Can’t use an initialism because there are too many involving m’s and h’s already!
Have I conjured a problem from the non-problem ether?
I definitely have failed in my attempt to write a quick response!
Thanks for the detailed reply, Meg.
I am using weakly informative priors, with Stan I can’t see any point in uniform priors anyway.
On specifying inits, my initial problem (haha) is that I have no idea which inits are causing me problems and in my larger models I have >1000 parameters. I could try setting them all at zero, but I am unsure what that would do to my variances etc. as they are bounded and probably ill-behaved at zero.
I will try autoscale=FALSE.
Another good idea to scale down the model, which I have done and it works fine, leading me back to my “too many parameters” general problem.

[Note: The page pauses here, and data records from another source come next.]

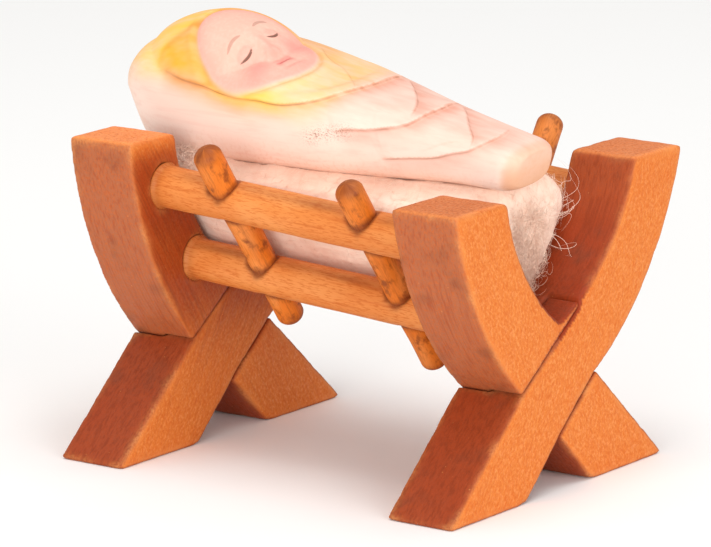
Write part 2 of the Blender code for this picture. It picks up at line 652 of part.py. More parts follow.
def stand_on_origin(root, parts):
    """Move the parent so that the middle of the model's box at its underside is the origin."""
    bpy.context.view_layer.update()
    graph = bpy.context.evaluated_depsgraph_get()
    corners = []
    for piece in parts.objects:
        if piece.type != "MESH":
            continue
        evaluated = piece.evaluated_get(graph)
        mesh = evaluated.to_mesh()
        points = np.empty(len(mesh.vertices) * 3, np.float32)
        mesh.vertices.foreach_get("co", points)
        matrix = np.array(evaluated.matrix_world)
        points = points.reshape(-1, 3) @ matrix[:3, :3].T + matrix[:3, 3]
        corners += [points.min(axis=0), points.max(axis=0)]
        evaluated.to_mesh_clear()
    low, high = np.min(corners, axis=0), np.max(corners, axis=0)
    root.location = (-(low[0] + high[0]) / 2, -(low[1] + high[1]) / 2, -low[2])
    bpy.context.view_layer.update()


def main():
    for old in list(bpy.data.objects):
        bpy.data.objects.remove(old)
    parts, cutters = collection("swaddled_baby_in_manger"), collection("cutters")
    root = bpy.data.objects.new("manger_origin", None)
    parts.objects.link(root)
    board_wood = material("board_wood", ORANGE_STAIN, 0.6)
    rail_wood = material("rail_wood", RAIL_STAIN, 0.55)
    peg_wood = material("peg_wood", PEG_STAIN, 0.55)
    for end_name in ("head", "foot"):
        make_trestle(end_name, parts, cutters, root, board_wood)
    make_rails(parts, cutters, root, rail_wood)
    make_pegs(parts, root, peg_wood)
    make_wool(parts, cutters, root, material("raw_wool", WOOL_CREAM, 0.95))
    make_figure(parts, root, material("painted_wood", PAINTED_WHITE, 0.7))
    stand_on_origin(root, parts)


main()
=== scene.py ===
"""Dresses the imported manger: worn orange boards, grained rails and pegs, raw wool and the painted figure.

Lengths are in metres. +X runs from the head end to the foot end, -Y is the left side and +Z is up.
"""

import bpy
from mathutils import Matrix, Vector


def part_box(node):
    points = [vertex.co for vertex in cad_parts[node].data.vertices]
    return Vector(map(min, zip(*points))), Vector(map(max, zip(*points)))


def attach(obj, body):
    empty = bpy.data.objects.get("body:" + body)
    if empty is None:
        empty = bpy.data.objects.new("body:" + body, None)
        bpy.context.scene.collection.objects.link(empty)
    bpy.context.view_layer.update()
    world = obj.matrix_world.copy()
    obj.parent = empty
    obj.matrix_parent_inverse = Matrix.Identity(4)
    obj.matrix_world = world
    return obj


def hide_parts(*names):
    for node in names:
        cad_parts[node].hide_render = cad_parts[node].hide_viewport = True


bl_info = {
    "name": "Swaddled baby in a manger",
    "version": (1, 0, 0),
    "blender": (4, 5, 0),
    "location": "View3D > Sidebar > Manger",
    "description": "Builds the painted figure, its wool and its wooden manger around the packed solids",
    "category": "Object",
}

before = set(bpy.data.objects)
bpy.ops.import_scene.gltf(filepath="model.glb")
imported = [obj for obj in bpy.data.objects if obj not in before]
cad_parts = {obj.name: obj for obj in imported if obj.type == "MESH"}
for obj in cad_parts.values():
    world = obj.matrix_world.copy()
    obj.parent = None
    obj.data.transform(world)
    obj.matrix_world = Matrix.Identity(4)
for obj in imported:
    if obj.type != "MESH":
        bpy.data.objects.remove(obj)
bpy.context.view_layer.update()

import itertools
import math

import bmesh
import bpy
import numpy as np
from bpy.props import FloatProperty, FloatVectorProperty, IntProperty, PointerProperty
from mathutils import Euler, Vector
from mathutils.bvhtree import BVHTree

MM = 0.001
BODY = "root"

BOARDS = ("head_trestle_board_a", "head_trestle_board_b", "foot_trestle_board_a", "foot_trestle_board_b")
RAILS = ("left_upper_rail", "left_lower_rail", "right_upper_rail", "right_lower_rail")
PEGS = ("left_peg_1", "left_peg_2", "right_peg_1", "right_peg_2")

# Sizes that the manger's solids have too
MANGER_LENGTH = 91.0 * MM
BOARD_THICKNESS = 14.6 * MM
WAIST_HEIGHT = 20.9 * MM
NOTCH_HEIGHT = 32.4 * MM
RAIL_RADIUS = 4.0 * MM
PEG_RADIUS = 2.75 * MM
PEG_DOME = 2.2 * MM

# Sizes that only the surfaces have
ARM_TIPS = 56.0 * MM          # every arm's tip lies higher than this
ARM_WAY = (0.55, 0.835)       # way of the arms: across and up
EDGE_SWELL = 0.07 * MM        # the boards' skin stands this much proud, which narrows the seams
BOARD_SMOOTHING = 9           # rounds of smoothing after the even skin is made
RAIL_END_ROUND = 0.8 * MM
RAIL_MESH = (240, 64)         # rings along a rail, and points round each
PEG_MESH = (100, 44)

# The wool
WOOL_SMOOTHING = 4
WOOL_SHADE_BELOW = 42.0 * MM  # the tuft is matted lower than this, and painted darker there as shade
FIGURE_LOW_EDGE = 57.0 * MM   # height at which the figure's shade falls on the tuft
HUG_REACH = 1.5 * MM          # wool nearer the figure than this is drawn up to it
HUG_GAP = 0.2 * MM            # but no closer than this
HUG_SOFTNESS = 0.4 * MM
HUG_LIP = 1.0 * MM            # height of the soft lip beside it
LIP_REACH = 3.5 * MM
FIBRE_CLEARANCE = 0.2 * MM    # leaning fibres that come nearer to the wood or the figure are left out
FIBRE_SEED = 7
FIBRE_LEAN = (0.5, 0.5, -0.1)
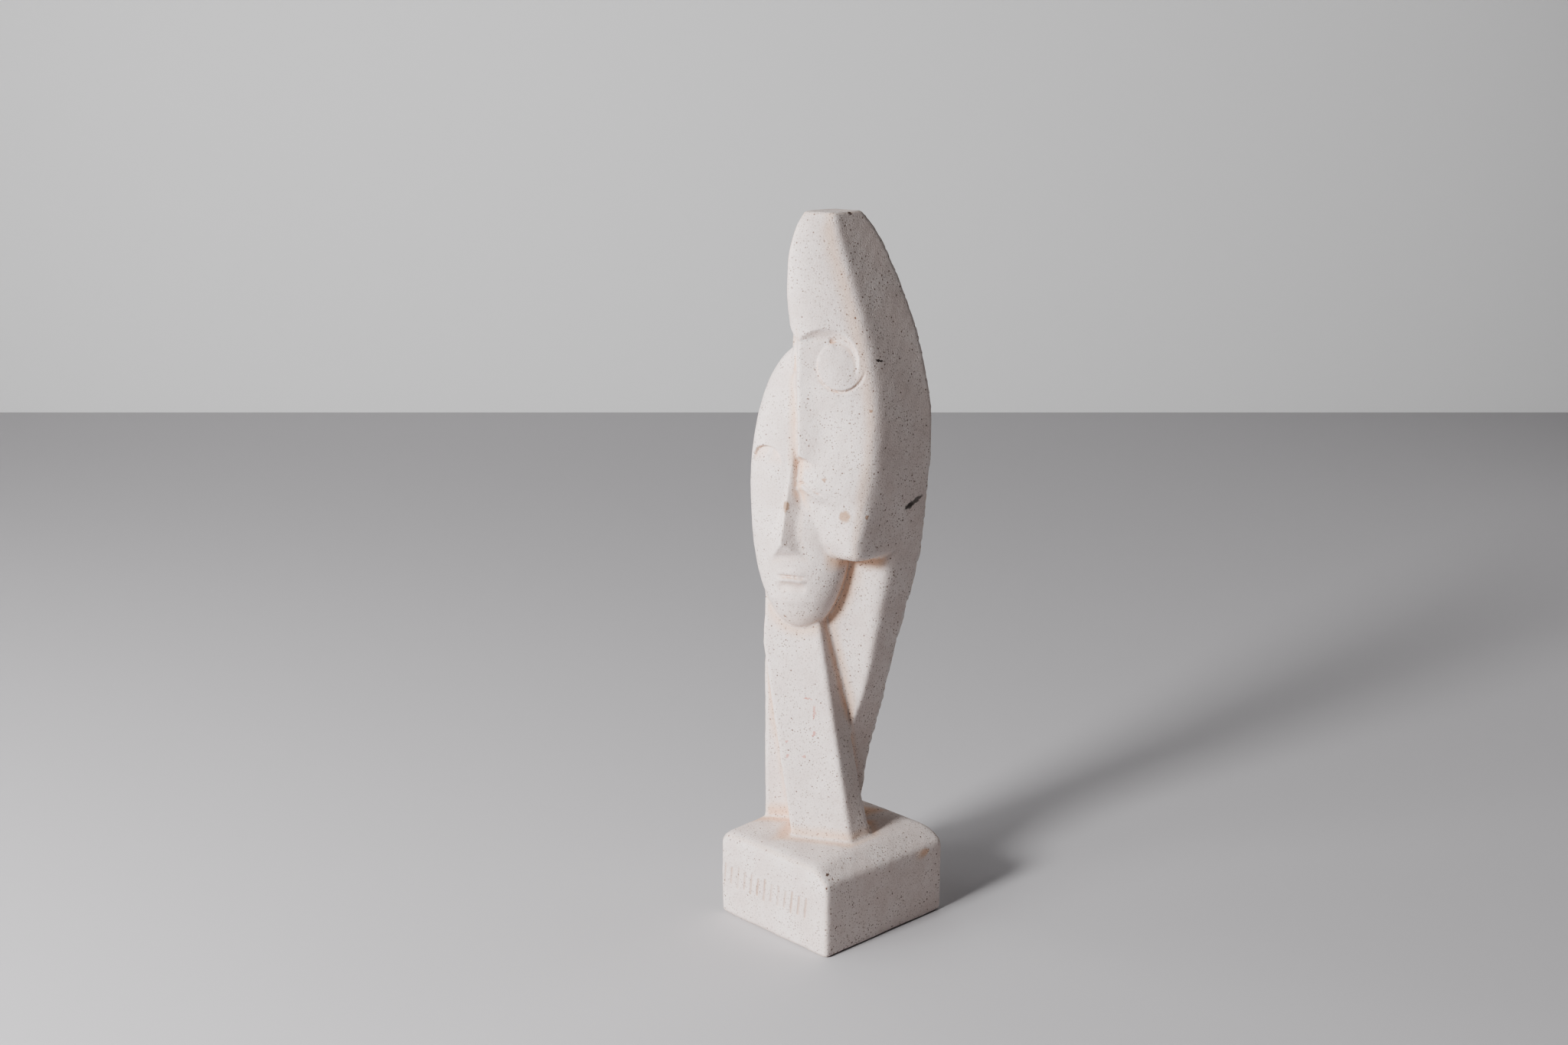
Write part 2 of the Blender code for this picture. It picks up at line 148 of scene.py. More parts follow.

I may settle with just using a two-level model as it reduces the complexity of the model. I don’t follow your point about over dispersion exactly, my motivation for the random effects is partial-pooling as you suggest below. Several years ago I would’ve just used a fixed effect (dummy coded everything) model.
I have also standardized the scale of my predictors. I was curious if the goal of standardizing predictors is to standardize the scale of the parameters, because my effect sizes differ in orders of magnitude. E.g. interest rates have an effect orders of magnitude larger than changes on a per dollar basis, but the dollar predictors are in the 100ks, so the effect sizes are comparable. Is that a case where every predictor being unit scale is good even though it makes the parameters orders of magnitude different? My intuition was no, parameters should be on the same scale.
I’ll try to be more explicit in my coding of the structure, but rstanarm seems pretty straightforward with the group IDs so I didn’t think about that too much to be honest.
Thank you for the very detailed reply, I’ll definitely try your suggestions!